This last semester, I spent a good deal of time reading about, thinking through, and writing on the subject of “postfoundationalism,” the postmodern, postconservative, postevangelical theology of the late Stanley Grenz, John Franke, Roger Olson, and a handful of others. In my readings, one recurring feature was the denial of Scripture’s sufficiency. For instance in Beyond Foundationalism, Grenz and Franke propose a method of correlation that adopts an epistemic method “based upon” scripture and Tradition and culture, so that their theological method upholds its beliefs with an integrative mosaic web.
Reading Raymond Ortlund Jr.’s book on spiritual adultery this week, God’s Unfaithful Wife, has made me think back on postfoundationalism’s proposal and to reflect that this aberrant mode of interpreting Scripture is nothing more than spiritual adultery, akin to the ancient Israelites dissatisfaction with God’s Torah and their subsequent pursuit of pagan deities, foreign allegiances, and extra-biblical–to use a word anachronistically– revelation.
Consider some of Ortlund’s words.
Commenting on Leviticus 20:6, he says, “Consulting mediums and spiritists also amounts to whoredom, because, like idolatry, resorting to their ministrations denies Yahweh’s all-sufficiency. Just as the counsels of a perfectly wise husband should be satisfying to a fair-minded wife, so Yahweh’s revelation in law, Urim and Thummim, prophetic word, and so on, should satisfy the questions and perplexities of his people. To seek revelation beyond his provision insinuates failure in him, exposes a prying restlessness in the covenant people and subjects them to compromising guidance from degraded sources” (38).
Writing about God’s leadership and revelation in Judges, Ortlund goes on, “The period of the judges was infamous for its widespread moral confusion. ‘Every man did what was right in his own eyes’ (21:25), and not even Gideon escaped the spirit of the times. Rather than respect the unique prerogatives of the Levites at the tabernacle in Shiloh, Gideon made his own personal ephod in Ophrah. As a device for enquiring of God” (43). Adopting cultural practices of receiving communications from the divine, rather than humbling submitting to God’s prescribed means of revelation, Gideon “inadvertantly [led] the people of God into whoredom” (44). “[Israel] trusted in it [the ephod] rather than in Yahweh and neglected his formally established means of grace” (44).

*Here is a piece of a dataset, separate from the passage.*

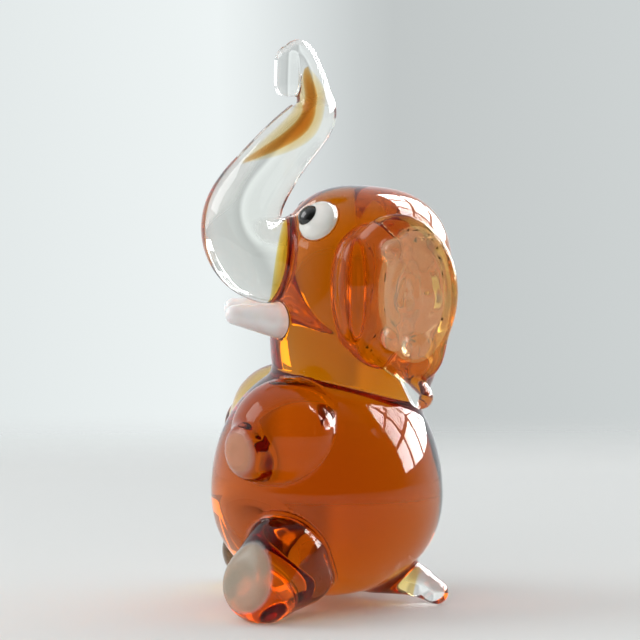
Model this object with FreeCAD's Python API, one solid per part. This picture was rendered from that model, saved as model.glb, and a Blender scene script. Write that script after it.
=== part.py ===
import FreeCAD, Part
import math
import os

os.makedirs("parts", exist_ok=True)

# A seated elephant worked in the flame from solid glass, in millimetres.
# The animal faces -Y, its left side is +X and +Z is up.  The origin is on the
# surface that it stands on, under the axis of the torso.  It stands on its two
# hind feet and the drop at the end of its tail; the torso clears the surface.
# Every piece is one gather of glass.  A piece that was stuck on later is cut
# to the skin of the piece that carries it, so that the two meet face to face.

Vec = FreeCAD.Vector
UP = Vec(0, 0, 1)

# ---- driving dimensions ----
TORSO_RADIUS = 14.6
TORSO_CLEARANCE = 0.9           # gap between the torso and the surface below it
TORSO_BELT = 13.7               # height of the widest place of the torso
TORSO_RISE = 17.0               # from the belt to where the torso would close
TORSO_FULLNESS = 2.12           # power of the torso's outline; 2 is an ellipse
NECK_HEIGHT = 27.4              # middle of the fused neck seam
NECK_SET_BACK = 1.8             # the seam lies a little behind the torso axis
NECK_TILT = 4.5                 # degrees, higher at the front
HEAD_RADIUS = 11.2
HEAD_BELT = 12.4                # from the top of the head to its widest place
HEAD_DROP = 20.0                # from the widest place to where it would close
HEAD_TOP = 52.4
HEAD_FULLNESS = 2.6
HEAD_TILT = 6.0                 # degrees, leaning back
HEAD_WIDTH_SHARE = 0.92         # width over length, seen from above
PAD_SHARE = 0.88                # a flattened paw, as a share of its radius
GROUND_FLAT = 0.12              # depth of the flat where a foot meets the surface
EAR_FLARE = 25.0                # degrees between an ear and the side of the head
EAR_CENTRE = Vec(11.6, 8.3, 40.0)

SIDES = {"left": 1, "right": -1}


# ---- shape helpers ----
def turned_body(radius, belt, rise, drop, power):
    """A closed body of revolution about the Z axis.

    Its outline is a quarter of a superellipse above the belt and one below it.
    """
    steps = 8                   # from the belt to a pole
    past_pole = 2               # points beyond each pole, which level the skin there
    points = []
    for step in range(-steps - past_pole, steps + past_pole + 1):
        angle = math.pi / 2 * step / steps
        height = belt + signed_power(math.sin(angle), 2 / power) * (rise if step > 0 else drop)
        points.append(Vec(radius * signed_power(math.cos(angle), 2 / power), 0, height))
    for pole in (past_pole, -1 - past_pole):
        points[pole].x = 0.0
    skin = Part.BSplineCurve()
    skin.interpolate(points)
    bottom = skin.parameter(points[past_pole])
    top = skin.parameter(points[-1 - past_pole])
    skin.segment(bottom, top)
    axis = Part.makeLine(points[-1 - past_pole], points[past_pole])
    face = Part.Face(Part.Wire([skin.toShape(), axis]))
    return face.revolve(Vec(0, 0, 0), UP, 360)


def signed_power(value, power):
    """The power of a value's size, with the value's own sign."""
    return math.copysign(abs(value) ** power, value)


def stretched(shape, share_x, share_y=1.0, share_z=1.0):
    """The shape scaled about the origin, by its own share along each axis."""
    matrix = FreeCAD.Matrix()
    matrix.scale(share_x, share_y, share_z)
    return shape.transformGeometry(matrix)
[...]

Continuing on this theme, Ortlund writes again concerning Israel’s metericious tendencies during the time of Jeremiah, “In real terms, Jeremiah sees the people of God as faddish and insecure, nervously searching the latest offerings from neomania, for they do not grasp the true meaning and abiding claim of covenant (87).
All in all, Ortlund’s biblical-theological treatment of spiritual adultery is a shocking exhortation that all types of revisionist theologies that dismiss the Reformation principle of Sola Scriptura are not just poor, they are prostitution. Paul says of the church’s tendency towards unholy unions:
Do not be unequally yoked with unbelievers. For what partnership has righteousness with lawlessness? Or what fellowship has light with darkness? What accord has Christ with Belial? Or what portion does a believer share with an unbeliever? What agreement has the temple of God with idols? For we are the temple of the living God…Therefore go out from their midst, and be separate from them, says the Lord, and touch no unclean thing, then I will welcome you (2 Cor. 6:14-16a, 17).
If marriage is to be protected from physical prostitution, so the doing of theology must be guarded against the perverting effects of worldly accomodation. Theological methods that purport any kind of admixture, combining the biblical authority with tradition, culture, sociological reasoning, psychological sensitivity, or philosophical reasoning ultimately conjoin the unilateral revelation of God’s word with the fleshly calculations of fallen men. The union is not binding and cannot be consider acceptable in God’s sight. Grenz, Franke, and Olson call this revisionist theology postfoundationalism, but Scripture seems to call it something else–prostitution.
May we be warned and wise to heed the singular message of God’s Word and to conform our lives to its gospel and its truth, so that we may not be deceived and “led astray from a sincere and pure devotion to Christ,” to whom we are singularly betrothed (2 Cor. 11:3).